⟨

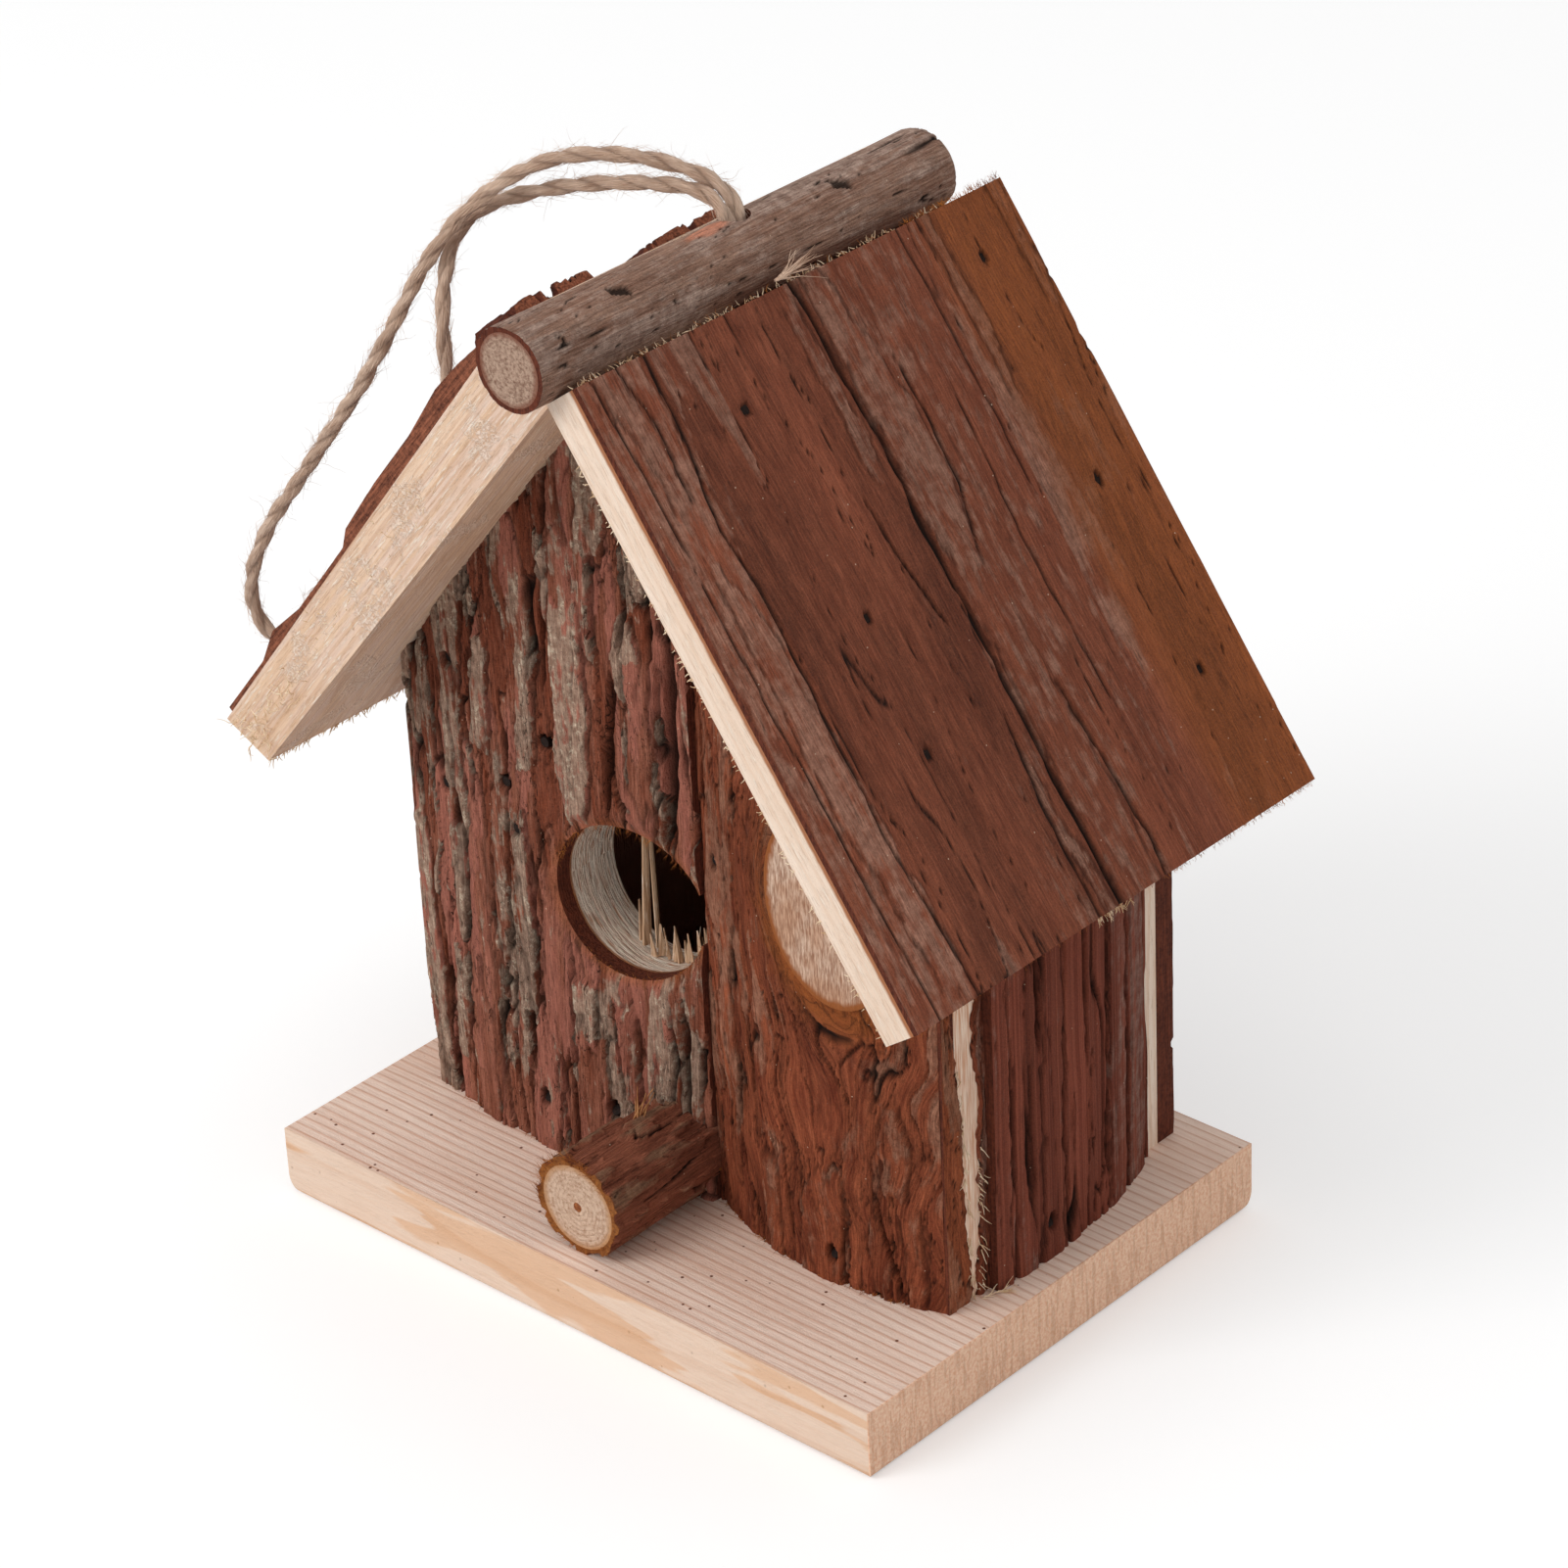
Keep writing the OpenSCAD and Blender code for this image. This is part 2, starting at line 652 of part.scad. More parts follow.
module left_roof_bark() {
  top = [for (p = left_plates) [left_len * p[0], left_t(left_len * p[0]) + left_bark_t * p[1]]];
  end = left_len * left_plates[len(left_plates) - 1][0];
  color("saddlebrown") difference() {
    in_left_roof() from_front(-left_front_y, roof_back_y)
      polygon(concat([[0, left_t(0)]], top, [[end, left_t(end)]]));
    left_roof_nail_set(true);
  }
}

// Right roof: a thin slab whose bark has one long crack from ridge to eave, near the middle
crack_w = 3;
crack_depth = 0.9;
crack_y = -0.5;
module right_roof_slab() {
  color("burlywood") difference() {
    in_right_roof() from_front(-right_front_y, roof_back_y) square([right_len, right_t]);
    right_roof_brad_set(true);
  }
}
module right_roof_bark() {
  color("sienna") difference() {
    in_right_roof() from_front(-right_front_y, roof_back_y)
      translate([0, right_t]) square([right_len, right_bark_t]);
    in_right_roof() translate([-past, crack_y - crack_w / 2, right_t + right_bark_t - crack_depth])
      cube([right_len + 2 * past, crack_w, right_t]);
    right_roof_brad_set(true);
  }
}

// Ridge log with its thin bark and the slanted bore for the twine
module along_ridge() {
  translate([ridge_x, ridge_back_y, ridge_z]) rotate([90, 0, 0]) children();
}
module in_twine_bore() {
  translate([ridge_x, -twine_y, ridge_z]) rotate([0, -twine_lean, 0]) children();
}
module ridge_cuts() {
  in_twine_bore() cylinder(r = twine_bore_r, h = 4 * ridge_r, center = true);
  ridge_nail_set(true);
}
ridge_len = ridge_front_y + ridge_back_y;
module ridge_log() {
  color("tan") difference() {
    along_ridge() cylinder(r = ridge_r - ridge_bark_t, h = ridge_len);
    ridge_cuts();
  }
}
module ridge_bark() {
  color("rosybrown") difference() {
    along_ridge() difference() {
      cylinder(r = ridge_r, h = ridge_len);
      translate([0, 0, -past]) cylinder(r = ridge_r - ridge_bark_t, h = ridge_len + 2 * past);
    }
    ridge_cuts();
  }
}

// Perch stub: its back end is scribed to the round bark of the front wall
module perch_blank(r) {
  difference() {
    translate([-perch_x, -front_inner_y, perch_z]) rotate([90, 0, 0])
      cylinder(r = r, h = perch_front_y - front_inner_y);
    wall_blank() front_left_plan() slab_outline(front_left_w, front_crest_t + front_bark_t,
      front_left_r, front_joint_x + front_left_crest_x);
    wall_blank() front_right_plan() slab_outline(front_right_w + joint_gap,
      front_crest_t + front_bark_t, front_right_r, front_right_x - front_right_crest_x);
  }
}
module perch_core() {
  color("wheat") difference() {
    perch_blank(perch_r - perch_bark_t);
    perch_nail_set(true);
  }
}
module perch_bark() {
  color("sienna") difference() {
    perch_blank(perch_r);
    translate([-perch_x, 0, perch_z]) rotate([90, 0, 0])
      cylinder(r = perch_r - perch_bark_t, h = perch_front_y + past);
  }
}

// The groups of brads and nails
module front_brads() {
  color("dimgray") front_brad_set(false);
}
module side_brads() {
  color("dimgray") side_brad_set(false);
}
module back_brads() {
  color("dimgray") back_brad_set(false);
}
module left_roof_nails() {
  color("dimgray") left_roof_nail_set(false);
}
module right_roof_brads() {
  color("dimgray") right_roof_brad_set(false);
}
module ridge_nails() {
  color("dimgray") ridge_nail_set(false);
}
module perch_nail() {
  color("peru") perch_nail_set(false);
}
module base_nails() {
  color("dimgray") base_nail_set(false);
}

// A smooth curve through the route's points, and a tube of rings swept along it
function held(points, i) = points[max(0, min(len(points) - 1, i))];
function between(p0, p1, p2, p3, t) = 0.5 * (2 * p1 + (p2 - p0) * t
  + (2 * p0 - 5 * p1 + 4 * p2 - p3) * t * t + (3 * p1 - p0 - 3 * p2 + p3) * t * t * t);
function smooth_route(points, steps) = concat(
  [for (i = [0 : len(points) - 2], k = [0 : steps - 1])
    between(held(points, i - 1), points[i], points[i + 1], held(points, i + 2), k / steps)],
  [points[len(points) - 1]]);
function unit(v) = v / norm(v);
function heading(path, i) = unit(held(path, i + 1) - held(path, i - 1));
// The ring's first direction, carried along the path so that the tube doesn't twist
function carried(path, i, side) = unit(side - heading(path, i) * (side * heading(path, i)));
function sides_along(path, i = 0, side = [0, 1, 0], found = []) = i == len(path)
  ? found
  : let (next = carried(path, i, side)) sides_along(path, i + 1, next, concat(found, [next]));
module tube(path, d, sides) {
  across = sides_along(path);
  points = [for (i = [0 : len(path) - 1], k = [0 : sides - 1])
    let (a = 360 * k / sides, other = cross(heading(path, i), across[i]))
      path[i] + d / 2 * (across[i] * cos(a) + other * sin(a))];
  last = (len(path) - 1) * sides;
  walls = [for (i = [0 : len(path) - 2], k = [0 : sides - 1])
    let (a = i * sides + k, b = i * sides + (k + 1) % sides)
      each [[a, a + sides, b + sides], [a, b + sides, b]]];
  start_cap = [for (k = [1 : sides - 2]) [0, k, k + 1]];
  end_cap = [for (k = [1 : sides - 2]) [last, last + k + 1, last + k]];
  polyhedron(points, concat(walls, start_cap, end_cap));
}
module twine_loop() {
  color("peru") tube(smooth_route(twine_route, rings_per_span), twine_d, twine_sides);
}

// The two strands inside the bore, and the knot that holds them under the ridge
strand_gap = 0.3;
strand_top = 3.9;
knot_drop = 14.7;
// The knot's two turns stand out of its ball a little and lean to both sides
turn_sunk = 0.4;
turn_lean = 35;
module twine_knot() {
  color("peru") in_twine_bore() {
    for (side = [-1, 1]) translate([0, side * (twine_d + strand_gap) / 2, -knot_drop])
      cylinder(d = twine_d, h = knot_drop + strand_top);
    translate([0, 0, -knot_drop]) {
      sphere(r = twine_knot_r);
      for (lean = [-turn_lean, turn_lean]) rotate([lean, 90, 0])
        rotate_extrude() translate([twine_knot_r - turn_sunk, 0]) circle(d = twine_d / 2);
    }
  }
}

// The frayed end that lies in the groove between the ridge log and the right roof's upper edge
tail_d = 2;
tail_len = 9;
tail_y = 5;
tail_rise = 14;
tail_gap = 0.3;
tail_off = tail_d / 2 + tail_gap;
tail_corner = on_right(right_len, right_t + right_bark_t);
module twine_tail() {
  color("peru") translate([tail_corner[0] - tail_off / 2, -tail_y, tail_corner[1] + tail_off])
    rotate([-90 + tail_rise, 0, 0]) cylinder(d = tail_d, h = tail_len);
}

base_board();
front_left_slab();
front_left_bark();
front_right_slab();
front_right_bark();
left_wall_slab();
left_wall_bark();
right_wall_slab();
right_wall_bark();
back_left_slab();
back_left_bark();
back_right_slab();
back_right_bark();
left_roof_slab();
left_roof_bark();
right_roof_slab();
right_roof_bark();
ridge_log();
ridge_bark();
perch_core();
perch_bark();
front_brads();
side_brads();
back_brads();
left_roof_nails();
right_roof_brads();
ridge_nails();
perch_nail();
base_nails();
twine_loop();
twine_knot();
twine_tail();
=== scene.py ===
"""A rustic birdhouse with bark walls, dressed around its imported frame."""

import math
import random

import bmesh
import bpy
from mathutils import Matrix, Vector, noise


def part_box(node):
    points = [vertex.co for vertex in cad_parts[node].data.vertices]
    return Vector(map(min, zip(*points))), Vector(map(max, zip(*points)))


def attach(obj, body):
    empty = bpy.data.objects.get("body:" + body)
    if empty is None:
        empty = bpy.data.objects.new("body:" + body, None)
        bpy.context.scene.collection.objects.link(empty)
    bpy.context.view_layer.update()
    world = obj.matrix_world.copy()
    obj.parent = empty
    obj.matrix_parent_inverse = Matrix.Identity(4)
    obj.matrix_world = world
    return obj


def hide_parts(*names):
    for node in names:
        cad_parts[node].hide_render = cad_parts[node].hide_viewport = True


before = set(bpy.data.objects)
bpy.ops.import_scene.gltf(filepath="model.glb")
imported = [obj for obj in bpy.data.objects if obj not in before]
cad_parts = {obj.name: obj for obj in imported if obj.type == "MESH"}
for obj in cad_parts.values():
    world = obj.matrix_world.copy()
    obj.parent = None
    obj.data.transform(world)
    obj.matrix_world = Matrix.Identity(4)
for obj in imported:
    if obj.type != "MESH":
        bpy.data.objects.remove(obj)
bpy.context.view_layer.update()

bl_info = {
    "name": "Rustic birdhouse",
    "version": (1, 0, 0),
    "blender": (4, 5, 0),
    "location": "3D View > Sidebar > Birdhouse",
    "description": "Bark, sawn wood, brads and twine of a hanging birdhouse",
    "category": "Object",
}

# Lengths below are in millimetres, in the frame's own directions
MM = 0.001

# Base board
BASE_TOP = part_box("base_board")[1][2] / MM

# Front wall: inner face, then the two slabs' round faces
FRONT_INNER = 12
FRONT_CREST = 12
FRONT_BARK = 4.4
FRONT_LEFT_EDGE = -65
FRONT_RIGHT_EDGE = 66
FRONT_JOINT = 8
JOINT_GAP = 0.2
LEFT_ROUND = (125, -30)
RIGHT_ROUND = (72, 40)
ENTRY = Vector((-7.4, 75.5, 0))
ENTRY_RADIUS = 16
KNOT = Vector((47, 96, 0))
KNOT_HALF = (15, 20)
KNOT_FACE = 30.0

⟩

→ **THE PROBLEM**
Quote the lines of the listing above that run from the line with "for node in" through its last line, both included, and nothing else.

→ **OUTPUT FOR THIS EXERCISE**
    for node in names:
        cad_parts[node].hide_render = cad_parts[node].hide_viewport = True


before = set(bpy.data.objects)
bpy.ops.import_scene.gltf(filepath="model.glb")
imported = [obj for obj in bpy.data.objects if obj not in before]
cad_parts = {obj.name: obj for obj in imported if obj.type == "MESH"}
for obj in cad_parts.values():
    world = obj.matrix_world.copy()
    obj.parent = None
    obj.data.transform(world)
    obj.matrix_world = Matrix.Identity(4)
for obj in imported:
    if obj.type != "MESH":
        bpy.data.objects.remove(obj)
bpy.context.view_layer.update()

bl_info = {
    "name": "Rustic birdhouse",
    "version": (1, 0, 0),
    "blender": (4, 5, 0),
    "location": "3D View > Sidebar > Birdhouse",
    "description": "Bark, sawn wood, brads and twine of a hanging birdhouse",
    "category": "Object",
}

# Lengths below are in millimetres, in the frame's own directions
MM = 0.001

# Base board
BASE_TOP = part_box("base_board")[1][2] / MM

# Front wall: inner face, then the two slabs' round faces
FRONT_INNER = 12
FRONT_CREST = 12
FRONT_BARK = 4.4
FRONT_LEFT_EDGE = -65
FRONT_RIGHT_EDGE = 66
FRONT_JOINT = 8
JOINT_GAP = 0.2
LEFT_ROUND = (125, -30)
RIGHT_ROUND = (72, 40)
ENTRY = Vector((-7.4, 75.5, 0))
ENTRY_RADIUS = 16
KNOT = Vector((47, 96, 0))
KNOT_HALF = (15, 20)
KNOT_FACE = 30.0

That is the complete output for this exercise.